After all, by this way of thinking, the preservation of one’s culture and heritage relies on a subsidy from the taxpayers, and a nod of assent from government agencies. Once upon a time, however, people who actually valued their heritage did not sit around begging the government to protect it for them. Many were willing to actually take action and spend their own money on preserving the heritage that many now rather unconvincingly claim is so important to them.
A good example of the key role of private property in cases such as this can be seen in the work of the Catholic Church in the US, which has never enjoyed majority support from the population or from government institutions. If Catholics were to get their symbols and memorials in front of the public, they were going to have to build them on private property, and that’s exactly what they did.
In Denver, for example, the Catholics of the early 20th century knew correctly that no public park or government building was going to erect any Catholic-themed art or memorials on their property. So, the Catholics improvised and proceeded to erect an enormous cathedral on a hilltop one block from the state capitol. The new cathedral was highly visible and provided easy access to religious ceremonies for the few Catholic politicians and officials who worked at the capitol. It provided meeting space, and contained stained-glass art created by German masters. Moreover, the new building served as a huge symbolic middle finger to the anti-Catholic Ku Klux Klan which was growing in importance in Denver at the time.
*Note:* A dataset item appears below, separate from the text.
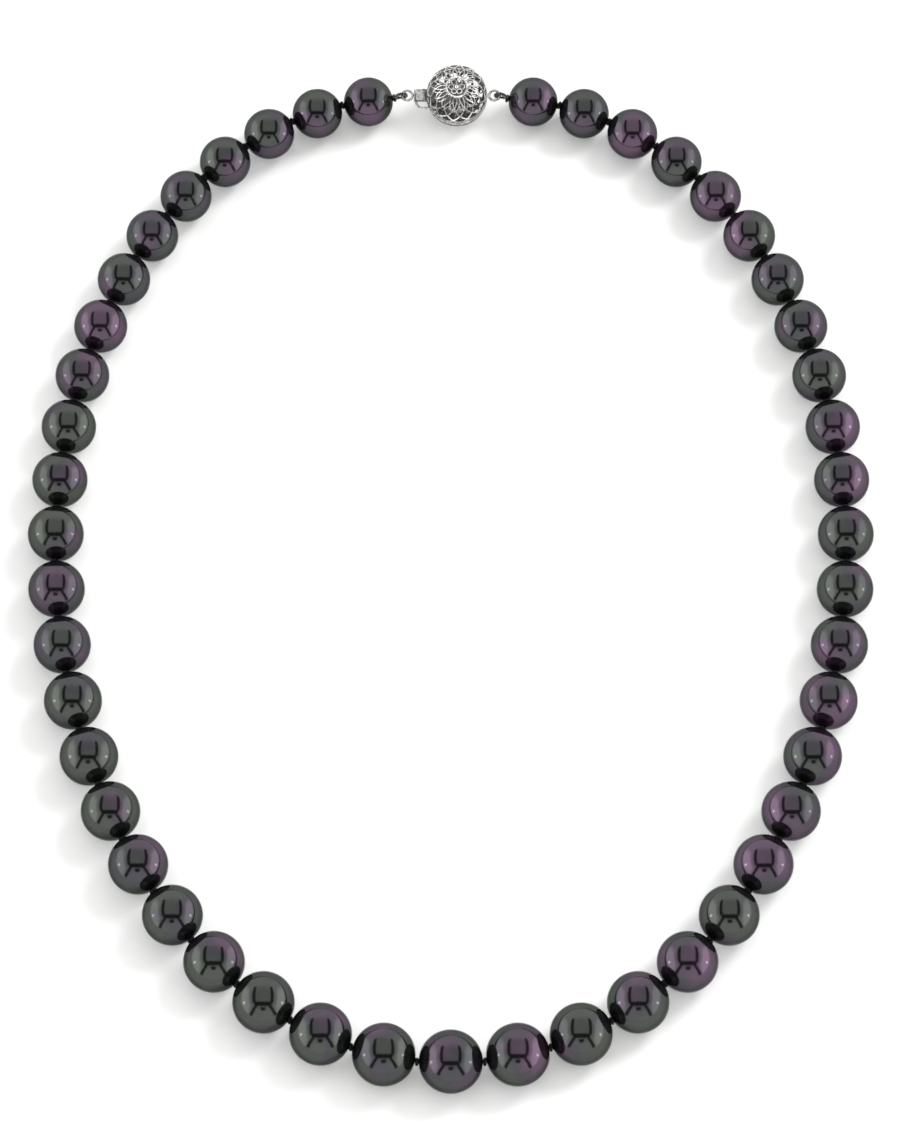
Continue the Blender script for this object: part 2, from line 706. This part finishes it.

Did Church officials sit around whining about how there was no crucifix on the front lawn of the State Capitol? Did they demand that the taxpayers finance the maintenance of a central town plaza featuring a statue of Saint Peter? Some probably did. Those who made a difference, though, took action and acquired real estate in prominent places throughout the city. They put universities on that land, and cemeteries, and convents, and friaries, and schools, and even some memorials and statues. Today, next to the cathedral, on a busy street corner, is a large statue of a Catholic pope: John Paul II. It’s on private property. It’s seen by thousands of folks every day.